The White House had previously spoken of calling a variety of witnesses from Hunter Biden and the whistleblower, to even Joe Biden, who just said he would not comply if subpoenaed for the impeachment trial. But their recent comments have appeared more open to the idea of the quick proceeding, with White House director of legislative affairs Eric Ueland saying “the facts belie the allegation and the facts speak very strongly for themselves.”

“Do we know enough? Have we learned enough after listening to all this to go on and vote on the two very weak articles of impeachment? Or do we want to have a show trial in which both sides try to embarrass the other and put on a, you know, an embarrassing scene, frankly, for the American people?,” McConnell said, characterizing the decision on witnesses.

“Obviously, I think we’ve heard enough. After we’ve heard the arguments, we ought to vote and move on,” he added.

But once they start the trial it isn’t solely up to McConnell, any vote to dismiss or any vote on the rules would require 51 Senators will be needed to sign off.
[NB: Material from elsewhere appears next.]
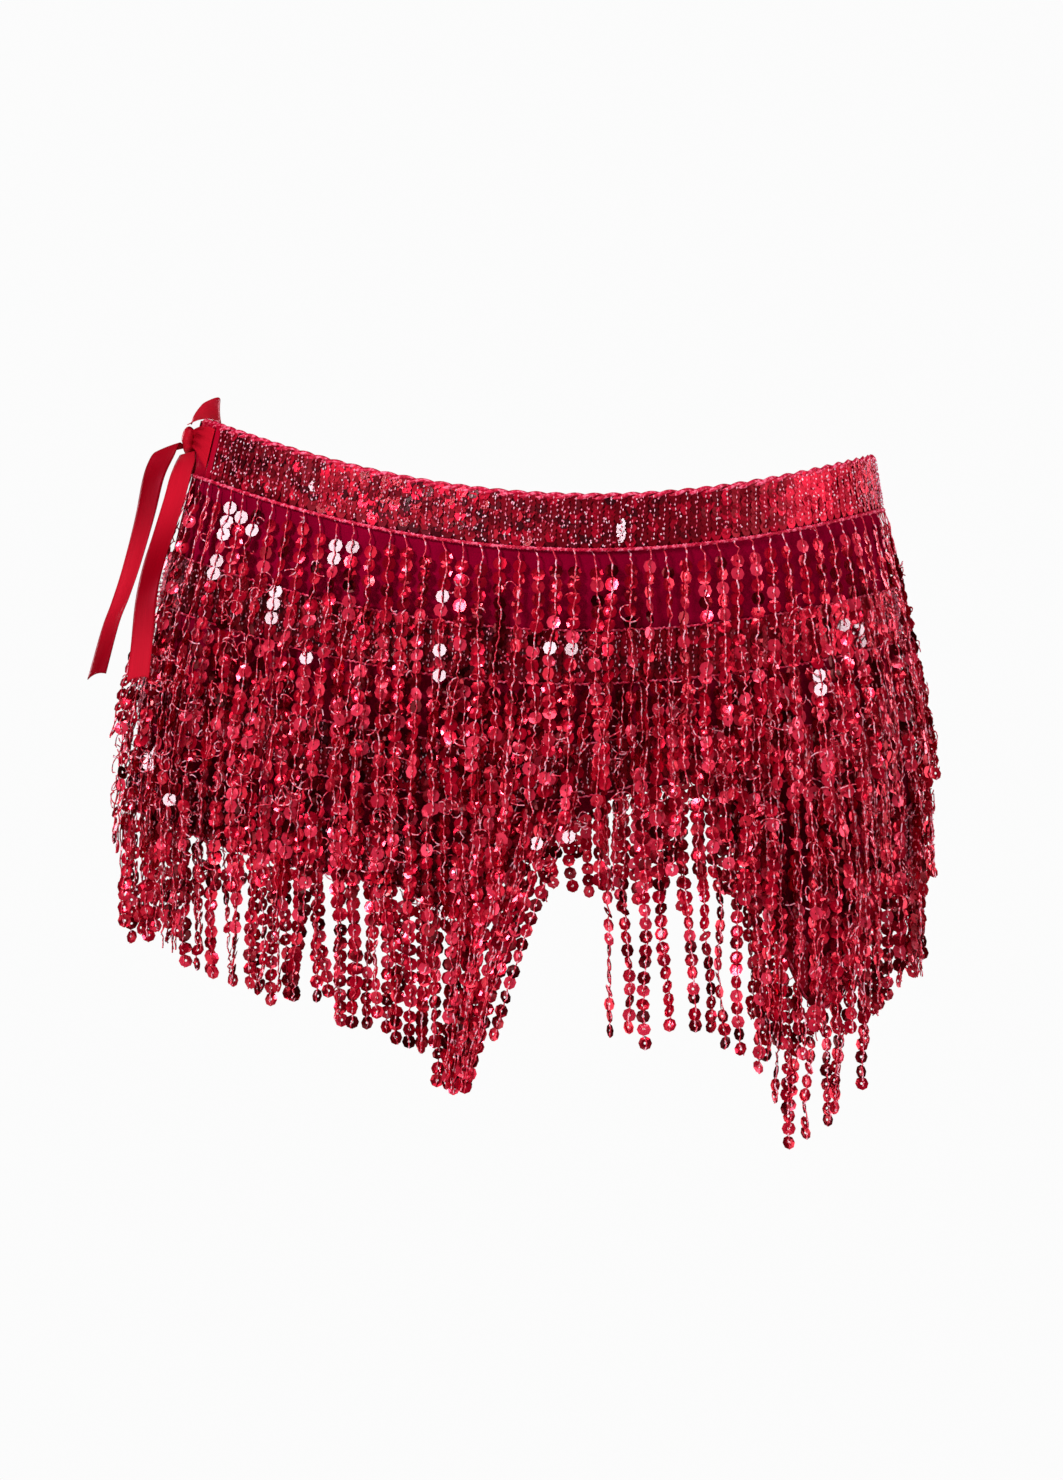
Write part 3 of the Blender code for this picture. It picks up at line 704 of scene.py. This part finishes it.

There are currently 53 Republicans and 43 Democrats, with 2 Independents.

No Republican Senators have said they agree with Sen. Chuck Schumer’s witness requests for people like White House Chief of Staff Mick Mulvaney or former National Security Adviser John Bolton to testify.


During the Clinton impeachment, they heard from three witnesses behind closed doors. Sen. Susan Collins (R-ME) told a Maine radio station that she thought that the Clinton process was a good model, although it’s not clear that that’s what she would be endorsing.

But Republicans have said that if Democrats want to call witnesses, then they can pull in Hunter and Joe Biden and ramp it up.

“Well, if we go down in the witness path, we’re going to want the whistleblower. We’re going to want Hunter Biden. You can see here that this is the kind of mutual assured destruction episode that will go on for a long time,” McConnell told Fox News Radio.

Republicans believe they could have an advantage because the administration is expected to exert executive privilege to prevent Mulvaney or Bolton from testifying, setting up a lengthy court battle for Senate Democrats.

Sen. John Kennedy (R-La.) made that point during a recent closed-door caucus lunch, telling his colleagues that while Democrats’ witnesses could be tied up in a months-long court battle the GOP witness wish list would not currently face the same fight, according to a Republican senator who attended the lunch.

Kennedy echoed his warning publicly during a Fox News interview pledging that if Democrats want a “full-blown trial,” by calling witnesses Republicans oppose, GOP senators would follow suit.

“If they want a trial,” he said, “my God, we are going to have a trial.”


Proceeding, while likely to an acquittal, still could open up some things they don’t anticipate, like the peeling away of Republicans from having a solid “51 vote block” on rules and/or witnesses. And might it not be better to let Pelosi sit in the hole she’s made for herself while Republicans concentrate on winning the election?

But there’s another question this doesn’t quite answer – what happens if House Speaker Nancy Pelosi continues to sit on the articles? Do they intend to proceed without her? Constitutional scholar Alan Dershowitz has said they can, but they still would need to change the present rules in order to do so since the present rules from 1986 presume the House presenting the articles to the Senate.